Face your financial fears

Barton says enduring the vicissitudes of life on the land helped her appreciate the importance of making financial hay while the sun shines and of having a retirement plan in which luck and chance play a minimal part.

“There’s nothing better than having a bit of pain to propel you into wanting more pleasure,” she says.

“When we had our farm, we went through major drought. We had 500 head of beef cattle, 700 goats and Friesian cows which we milked and when you don’t have grain for the year, you’re buying fodder. Every month it doesn’t rain eats away at your profit. We were very lucky to get out of that with money in the bank, back then.”

Working in the healthcare industry and coming in contact with patients whose retirement provisions are inadequate has also hammered home the benefits of accumulating a healthy nest egg.

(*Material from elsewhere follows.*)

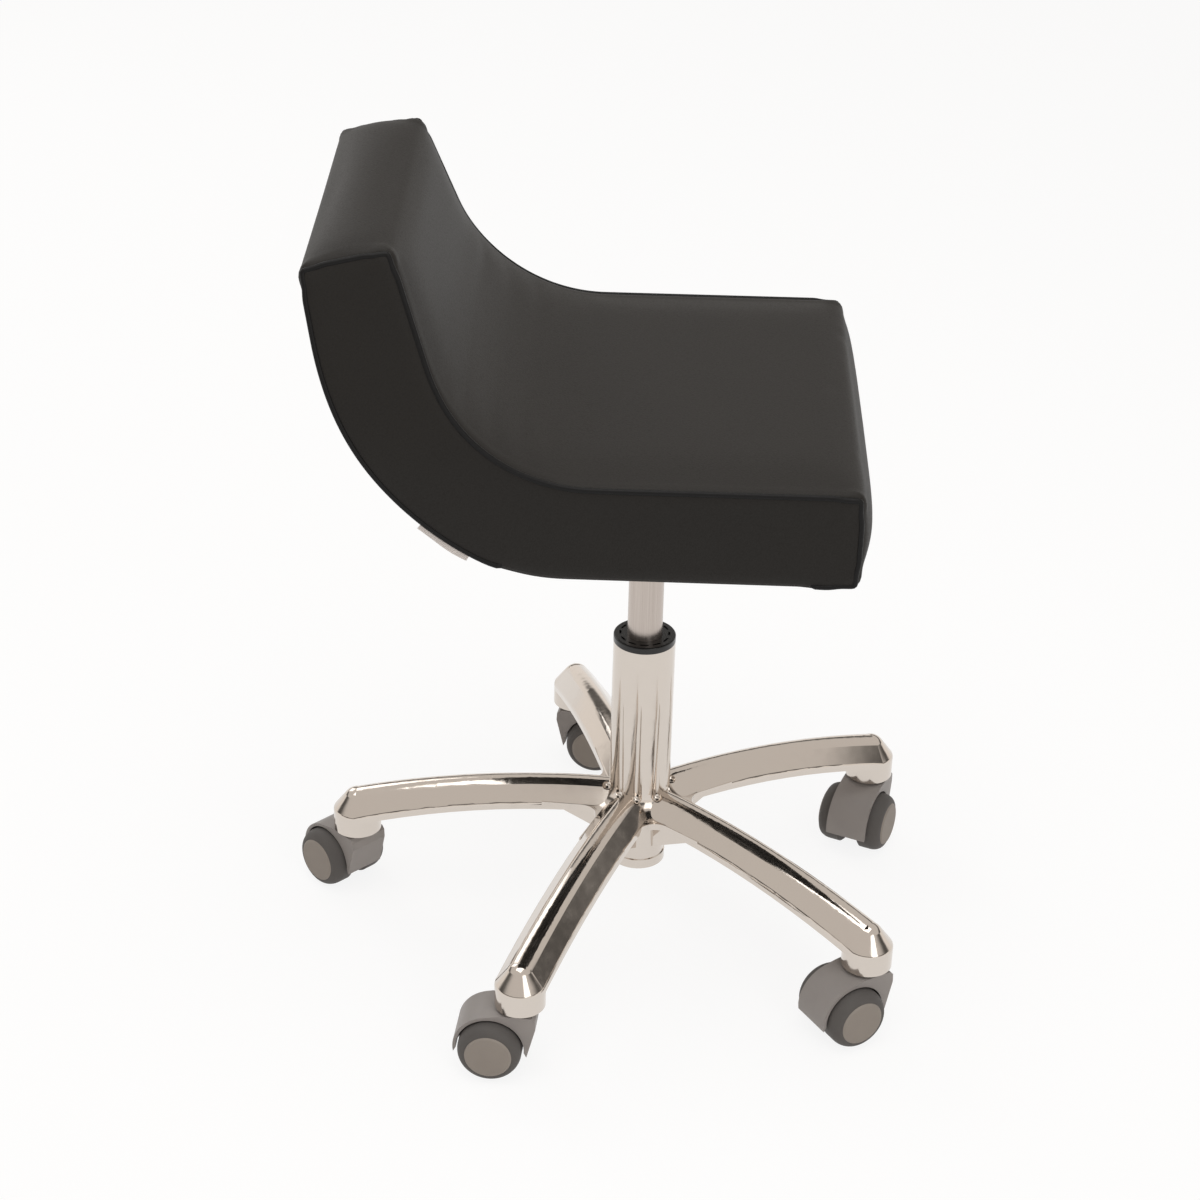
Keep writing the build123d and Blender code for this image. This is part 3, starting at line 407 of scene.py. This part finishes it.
# Its front and top edges are rounder in the middle than at the seams.
for turn in range(9):
    bmesh.ops.smooth_vert(block, verts=at_corners(2 * corner_reach, 0.995 - 0.010 * turn), factor=0.5,
                          use_axis_x=False, use_axis_y=True, use_axis_z=True)

# The underside is drawn flat on the shell, which leaves the dust cover its own thickness.
dust_front, dust_back = 0.113, -0.104             # forward of the column's axis
dust_depth = 0.0013
dust_fade = 0.006                                 # over which the tuck eases out
block.normal_update()
for v, t in zip(block.verts, through):
    if t > 0.999:
        front_share = ease(v.co.y, -dust_front - dust_fade, -dust_front)
        shelf = front_share * ease(-v.co.y, dust_back - dust_fade, dust_back)
        v.co -= v.normal * dust_depth * shelf

cushion = bpy.data.objects.new("seat_cushion", bpy.data.meshes.new("seat_cushion"))
block.to_mesh(cushion.data)
block.free()
bpy.context.scene.collection.objects.link(cushion)

sides = [abs(u) > 0.999 for u in across]
walls = [min(t, 1 - t) < 0.001 or min(s, cells_along - s) < 0.001 for t, s in zip(through, along)]
seam = [k for k in range(len(across)) if sides[k] and walls[k]]
rest = [v.co.copy() for v in cushion.data.vertices]
normals = [v.normal.copy() for v in cushion.data.vertices]
held = cushion.vertex_groups.new(name="piped_seams")
held.add(seam, 1.0, "REPLACE")

# How far the vinyl may swell beyond the padding, and beyond the thin pad under the side panels.
cover_swell, panel_swell = 0.0022, 0.0028


def swell_at(k):
    """The most that a point of the cover may move."""
    if sides[k] and not walls[k]:
        return panel_swell
    return cover_swell * (1 - ease(-normals[k].z, 0.55, 0.9))


cloth = cushion.modifiers.new("cloth", "CLOTH")
cloth.settings.vertex_group_mass = "piped_seams"
cloth.settings.quality = 4
cloth.settings.mass = 0.3
cloth.settings.use_pressure = True
cloth.settings.uniform_pressure_force = 4.0
cloth.settings.effector_weights.gravity = 0
cloth.point_cache.frame_start, cloth.point_cache.frame_end = 1, 20
for number in range(1, 21):
    bpy.context.scene.frame_set(number)
swollen = cushion.evaluated_get(bpy.context.evaluated_depsgraph_get()).to_mesh()
moved = [swollen.vertices[k].co - rest[k] for k in range(len(rest))]
cushion.evaluated_get(bpy.context.evaluated_depsgraph_get()).to_mesh_clear()
cushion.modifiers.remove(cloth)
bpy.context.scene.frame_set(1)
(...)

“I see older people who haven’t paid into super and they can’t afford private care because they can’t afford private health insurance,” Barton says. “That’s the generation prior to my own. I don’t want that, so I just make sure I do what I need to do to get me where I need to be when I decide to stop working.”

Becoming comfortable and organised about money is the first step on the long path to financial independence, Barton believes.

“So many people are fearful and don’t look at their numbers – they’re frightened of what they’ll see and I’m a big one for saying, ‘look, face your fears’,” she says. “You always feel better when it’s all laid out in front of you because at least then you can get a plan.”

Hers is expected to be a debt-free, comfortable retirement once she and her husband decide it’s time to down tools and enjoy the fruits of several decades of hard work.

“We’ll own our home although we do want to downsize,” Barton says. “And I know we’ve got to have between $1.5 million and $2 million in super, in order to reliably generate an income of $55,000 to $60,000 a year."

“Is that going to serve our purpose? Probably. We’ve got pretty much all we want now. Anything else would be greedy and we’re both frugal people.”